Job:
Print the line containing "imported = [obj" and each line after it through the end, please, with nothing added.

Collected data:
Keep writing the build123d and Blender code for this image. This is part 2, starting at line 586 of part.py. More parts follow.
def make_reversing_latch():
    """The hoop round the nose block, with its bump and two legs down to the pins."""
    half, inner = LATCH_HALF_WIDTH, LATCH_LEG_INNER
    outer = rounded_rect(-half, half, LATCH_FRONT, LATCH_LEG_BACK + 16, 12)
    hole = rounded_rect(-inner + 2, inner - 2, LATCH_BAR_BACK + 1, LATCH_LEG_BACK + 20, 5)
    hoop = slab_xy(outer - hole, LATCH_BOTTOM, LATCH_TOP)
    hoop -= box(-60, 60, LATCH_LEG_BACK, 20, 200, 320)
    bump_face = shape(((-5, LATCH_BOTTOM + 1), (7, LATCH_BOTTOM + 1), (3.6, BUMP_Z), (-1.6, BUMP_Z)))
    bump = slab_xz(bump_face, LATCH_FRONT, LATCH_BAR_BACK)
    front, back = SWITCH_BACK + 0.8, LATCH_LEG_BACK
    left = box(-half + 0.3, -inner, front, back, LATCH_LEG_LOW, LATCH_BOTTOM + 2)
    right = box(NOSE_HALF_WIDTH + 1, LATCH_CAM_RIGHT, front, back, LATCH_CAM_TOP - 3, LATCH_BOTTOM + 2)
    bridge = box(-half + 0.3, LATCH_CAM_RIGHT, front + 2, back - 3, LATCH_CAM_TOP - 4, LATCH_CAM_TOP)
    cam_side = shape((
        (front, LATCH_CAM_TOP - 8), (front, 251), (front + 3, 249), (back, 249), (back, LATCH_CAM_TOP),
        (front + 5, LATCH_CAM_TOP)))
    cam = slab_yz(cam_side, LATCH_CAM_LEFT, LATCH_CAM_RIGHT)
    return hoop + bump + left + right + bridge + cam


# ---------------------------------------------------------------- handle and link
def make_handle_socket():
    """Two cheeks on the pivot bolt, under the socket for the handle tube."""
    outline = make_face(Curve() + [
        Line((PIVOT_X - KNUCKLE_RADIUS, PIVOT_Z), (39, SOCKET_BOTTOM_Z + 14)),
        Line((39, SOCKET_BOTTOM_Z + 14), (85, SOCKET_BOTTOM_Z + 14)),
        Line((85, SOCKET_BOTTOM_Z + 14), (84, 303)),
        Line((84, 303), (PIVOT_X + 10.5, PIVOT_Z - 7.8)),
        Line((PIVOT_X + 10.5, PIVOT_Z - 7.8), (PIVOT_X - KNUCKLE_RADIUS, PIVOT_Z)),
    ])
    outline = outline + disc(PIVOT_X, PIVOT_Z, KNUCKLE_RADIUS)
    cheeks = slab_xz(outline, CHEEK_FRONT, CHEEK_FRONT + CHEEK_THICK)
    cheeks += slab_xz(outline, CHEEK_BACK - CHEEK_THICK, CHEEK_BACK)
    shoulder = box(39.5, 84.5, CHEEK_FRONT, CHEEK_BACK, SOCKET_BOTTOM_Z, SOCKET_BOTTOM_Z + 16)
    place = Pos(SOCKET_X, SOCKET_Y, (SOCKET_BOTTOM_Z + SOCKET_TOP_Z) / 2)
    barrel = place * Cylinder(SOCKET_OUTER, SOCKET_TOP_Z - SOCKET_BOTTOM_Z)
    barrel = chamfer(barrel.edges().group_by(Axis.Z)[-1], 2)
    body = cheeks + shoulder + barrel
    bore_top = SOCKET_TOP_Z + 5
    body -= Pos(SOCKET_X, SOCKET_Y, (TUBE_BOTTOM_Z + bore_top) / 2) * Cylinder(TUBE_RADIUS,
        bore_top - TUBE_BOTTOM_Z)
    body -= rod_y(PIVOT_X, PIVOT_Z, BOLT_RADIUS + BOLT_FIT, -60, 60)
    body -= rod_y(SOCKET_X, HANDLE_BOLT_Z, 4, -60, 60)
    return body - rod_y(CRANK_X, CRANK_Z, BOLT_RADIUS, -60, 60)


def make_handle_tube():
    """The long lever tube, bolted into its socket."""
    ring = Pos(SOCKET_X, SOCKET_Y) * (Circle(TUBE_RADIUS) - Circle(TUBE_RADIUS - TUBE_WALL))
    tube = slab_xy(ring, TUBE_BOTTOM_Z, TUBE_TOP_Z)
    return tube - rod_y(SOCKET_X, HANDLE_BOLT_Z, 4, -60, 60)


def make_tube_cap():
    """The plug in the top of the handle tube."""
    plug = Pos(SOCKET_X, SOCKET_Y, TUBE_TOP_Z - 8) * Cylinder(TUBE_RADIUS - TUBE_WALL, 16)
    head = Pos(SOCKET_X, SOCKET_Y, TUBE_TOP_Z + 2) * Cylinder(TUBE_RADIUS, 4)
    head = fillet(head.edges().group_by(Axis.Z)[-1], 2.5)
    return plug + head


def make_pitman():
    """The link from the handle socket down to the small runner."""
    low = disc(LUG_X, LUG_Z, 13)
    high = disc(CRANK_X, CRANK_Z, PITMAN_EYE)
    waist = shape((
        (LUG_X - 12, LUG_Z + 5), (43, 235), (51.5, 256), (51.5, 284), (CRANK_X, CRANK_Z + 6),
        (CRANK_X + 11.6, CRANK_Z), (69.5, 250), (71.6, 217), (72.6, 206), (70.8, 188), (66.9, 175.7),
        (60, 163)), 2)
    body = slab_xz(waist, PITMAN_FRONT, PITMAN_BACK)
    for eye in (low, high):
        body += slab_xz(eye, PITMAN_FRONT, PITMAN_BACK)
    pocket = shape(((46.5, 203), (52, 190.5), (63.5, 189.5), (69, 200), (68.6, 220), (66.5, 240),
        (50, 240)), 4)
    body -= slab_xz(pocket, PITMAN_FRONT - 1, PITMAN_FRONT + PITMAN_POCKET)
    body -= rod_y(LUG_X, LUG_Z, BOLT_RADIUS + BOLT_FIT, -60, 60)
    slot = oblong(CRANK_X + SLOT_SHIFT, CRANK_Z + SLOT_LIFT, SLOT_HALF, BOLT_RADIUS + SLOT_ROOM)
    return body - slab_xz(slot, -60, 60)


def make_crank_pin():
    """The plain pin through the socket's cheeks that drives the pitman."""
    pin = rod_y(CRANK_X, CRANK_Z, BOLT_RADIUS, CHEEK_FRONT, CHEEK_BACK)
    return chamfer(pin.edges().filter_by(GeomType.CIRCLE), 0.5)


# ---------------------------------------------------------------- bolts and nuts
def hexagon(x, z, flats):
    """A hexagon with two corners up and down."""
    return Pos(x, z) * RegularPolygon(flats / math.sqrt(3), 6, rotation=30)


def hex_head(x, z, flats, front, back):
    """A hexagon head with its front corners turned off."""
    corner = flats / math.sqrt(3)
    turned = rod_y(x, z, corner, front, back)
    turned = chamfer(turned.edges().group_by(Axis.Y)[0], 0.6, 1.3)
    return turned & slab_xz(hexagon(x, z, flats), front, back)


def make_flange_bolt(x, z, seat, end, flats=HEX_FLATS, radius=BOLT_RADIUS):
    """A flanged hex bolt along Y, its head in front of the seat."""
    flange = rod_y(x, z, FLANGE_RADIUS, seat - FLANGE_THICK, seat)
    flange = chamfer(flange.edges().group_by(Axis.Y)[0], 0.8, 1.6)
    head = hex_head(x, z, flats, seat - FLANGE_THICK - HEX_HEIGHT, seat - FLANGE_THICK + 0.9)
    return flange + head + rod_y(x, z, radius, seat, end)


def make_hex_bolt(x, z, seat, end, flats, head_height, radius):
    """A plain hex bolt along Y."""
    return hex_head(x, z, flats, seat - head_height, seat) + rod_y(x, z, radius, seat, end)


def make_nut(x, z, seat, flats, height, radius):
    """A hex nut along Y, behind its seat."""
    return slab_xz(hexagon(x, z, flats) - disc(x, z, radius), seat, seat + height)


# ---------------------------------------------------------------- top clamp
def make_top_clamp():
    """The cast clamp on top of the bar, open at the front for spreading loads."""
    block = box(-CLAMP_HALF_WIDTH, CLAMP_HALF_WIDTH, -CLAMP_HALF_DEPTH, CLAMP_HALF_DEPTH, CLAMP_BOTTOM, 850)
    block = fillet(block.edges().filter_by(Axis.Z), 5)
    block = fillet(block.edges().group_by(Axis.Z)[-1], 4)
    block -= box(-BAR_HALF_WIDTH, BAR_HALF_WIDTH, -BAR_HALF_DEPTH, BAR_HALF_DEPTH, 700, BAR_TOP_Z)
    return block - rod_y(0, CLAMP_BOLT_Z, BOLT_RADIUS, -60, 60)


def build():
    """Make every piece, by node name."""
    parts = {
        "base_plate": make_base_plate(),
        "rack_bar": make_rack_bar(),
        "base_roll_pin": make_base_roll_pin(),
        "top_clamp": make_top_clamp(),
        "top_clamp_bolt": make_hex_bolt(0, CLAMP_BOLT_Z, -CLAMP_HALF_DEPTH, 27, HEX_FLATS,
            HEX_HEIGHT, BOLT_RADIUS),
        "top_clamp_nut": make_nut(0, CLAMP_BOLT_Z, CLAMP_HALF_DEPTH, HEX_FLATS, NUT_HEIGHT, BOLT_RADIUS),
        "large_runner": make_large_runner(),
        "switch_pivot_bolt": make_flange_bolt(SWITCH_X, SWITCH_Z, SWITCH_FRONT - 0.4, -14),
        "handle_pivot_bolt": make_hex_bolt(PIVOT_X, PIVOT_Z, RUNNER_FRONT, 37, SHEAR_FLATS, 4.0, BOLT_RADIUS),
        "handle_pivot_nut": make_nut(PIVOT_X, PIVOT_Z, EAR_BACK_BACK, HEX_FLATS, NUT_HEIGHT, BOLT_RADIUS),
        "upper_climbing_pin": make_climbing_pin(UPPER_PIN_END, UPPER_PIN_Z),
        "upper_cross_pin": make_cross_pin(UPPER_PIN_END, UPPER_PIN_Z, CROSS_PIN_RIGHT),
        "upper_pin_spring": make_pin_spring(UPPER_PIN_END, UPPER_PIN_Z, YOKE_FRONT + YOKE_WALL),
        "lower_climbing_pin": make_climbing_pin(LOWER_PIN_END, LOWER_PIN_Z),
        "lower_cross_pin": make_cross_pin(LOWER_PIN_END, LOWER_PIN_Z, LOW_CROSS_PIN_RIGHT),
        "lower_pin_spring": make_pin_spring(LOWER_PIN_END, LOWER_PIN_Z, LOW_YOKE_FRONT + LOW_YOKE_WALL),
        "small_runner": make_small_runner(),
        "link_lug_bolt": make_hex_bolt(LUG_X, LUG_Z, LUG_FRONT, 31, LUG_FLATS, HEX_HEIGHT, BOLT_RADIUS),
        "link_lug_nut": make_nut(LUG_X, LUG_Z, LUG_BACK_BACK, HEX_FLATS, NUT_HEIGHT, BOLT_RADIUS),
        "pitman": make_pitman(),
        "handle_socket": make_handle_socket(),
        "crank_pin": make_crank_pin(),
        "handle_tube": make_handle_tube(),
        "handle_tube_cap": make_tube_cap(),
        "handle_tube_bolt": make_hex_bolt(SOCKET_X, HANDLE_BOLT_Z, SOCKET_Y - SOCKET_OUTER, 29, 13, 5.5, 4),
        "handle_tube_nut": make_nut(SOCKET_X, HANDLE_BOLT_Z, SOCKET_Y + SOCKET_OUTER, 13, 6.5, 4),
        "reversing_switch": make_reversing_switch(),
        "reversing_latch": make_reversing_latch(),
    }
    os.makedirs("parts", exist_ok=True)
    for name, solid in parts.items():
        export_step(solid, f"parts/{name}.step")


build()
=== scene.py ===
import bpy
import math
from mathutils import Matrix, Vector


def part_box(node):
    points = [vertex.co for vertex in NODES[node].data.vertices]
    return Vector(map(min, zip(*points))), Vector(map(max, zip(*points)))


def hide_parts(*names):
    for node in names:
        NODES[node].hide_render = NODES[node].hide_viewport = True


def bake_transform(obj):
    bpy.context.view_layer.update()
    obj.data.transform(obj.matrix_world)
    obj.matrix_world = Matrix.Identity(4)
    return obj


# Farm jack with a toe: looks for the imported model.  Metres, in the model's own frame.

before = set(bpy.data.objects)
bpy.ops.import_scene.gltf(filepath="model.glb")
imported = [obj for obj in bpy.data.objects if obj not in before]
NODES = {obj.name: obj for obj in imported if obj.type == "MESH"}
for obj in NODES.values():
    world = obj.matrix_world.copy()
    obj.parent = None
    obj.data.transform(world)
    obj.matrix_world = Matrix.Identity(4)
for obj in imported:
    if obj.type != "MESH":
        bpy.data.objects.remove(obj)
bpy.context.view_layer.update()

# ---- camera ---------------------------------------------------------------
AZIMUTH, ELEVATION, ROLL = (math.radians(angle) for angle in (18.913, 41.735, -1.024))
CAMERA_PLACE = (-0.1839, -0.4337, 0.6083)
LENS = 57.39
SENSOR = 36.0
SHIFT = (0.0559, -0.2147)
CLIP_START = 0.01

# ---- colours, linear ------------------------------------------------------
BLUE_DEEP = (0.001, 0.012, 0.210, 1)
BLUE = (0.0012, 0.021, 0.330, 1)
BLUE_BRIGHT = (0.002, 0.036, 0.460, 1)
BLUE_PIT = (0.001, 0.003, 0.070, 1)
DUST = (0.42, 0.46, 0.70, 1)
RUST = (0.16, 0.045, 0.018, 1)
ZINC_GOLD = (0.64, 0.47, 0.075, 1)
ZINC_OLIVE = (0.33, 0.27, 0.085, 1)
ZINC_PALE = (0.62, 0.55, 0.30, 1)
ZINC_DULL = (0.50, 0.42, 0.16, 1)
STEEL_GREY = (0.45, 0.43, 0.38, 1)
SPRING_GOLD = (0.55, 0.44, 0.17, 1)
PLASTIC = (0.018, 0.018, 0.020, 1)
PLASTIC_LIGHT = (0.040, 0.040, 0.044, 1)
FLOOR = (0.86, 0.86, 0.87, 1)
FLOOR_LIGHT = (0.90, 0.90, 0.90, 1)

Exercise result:
imported = [obj for obj in bpy.data.objects if obj not in before]
NODES = {obj.name: obj for obj in imported if obj.type == "MESH"}
for obj in NODES.values():
    world = obj.matrix_world.copy()
    obj.parent = None
    obj.data.transform(world)
    obj.matrix_world = Matrix.Identity(4)
for obj in imported:
    if obj.type != "MESH":
        bpy.data.objects.remove(obj)
bpy.context.view_layer.update()

# ---- camera ---------------------------------------------------------------
AZIMUTH, ELEVATION, ROLL = (math.radians(angle) for angle in (18.913, 41.735, -1.024))
CAMERA_PLACE = (-0.1839, -0.4337, 0.6083)
LENS = 57.39
SENSOR = 36.0
SHIFT = (0.0559, -0.2147)
CLIP_START = 0.01

# ---- colours, linear ------------------------------------------------------
BLUE_DEEP = (0.001, 0.012, 0.210, 1)
BLUE = (0.0012, 0.021, 0.330, 1)
BLUE_BRIGHT = (0.002, 0.036, 0.460, 1)
BLUE_PIT = (0.001, 0.003, 0.070, 1)
DUST = (0.42, 0.46, 0.70, 1)
RUST = (0.16, 0.045, 0.018, 1)
ZINC_GOLD = (0.64, 0.47, 0.075, 1)
ZINC_OLIVE = (0.33, 0.27, 0.085, 1)
ZINC_PALE = (0.62, 0.55, 0.30, 1)
ZINC_DULL = (0.50, 0.42, 0.16, 1)
STEEL_GREY = (0.45, 0.43, 0.38, 1)
SPRING_GOLD = (0.55, 0.44, 0.17, 1)
PLASTIC = (0.018, 0.018, 0.020, 1)
PLASTIC_LIGHT = (0.040, 0.040, 0.044, 1)
FLOOR = (0.86, 0.86, 0.87, 1)
FLOOR_LIGHT = (0.90, 0.90, 0.90, 1)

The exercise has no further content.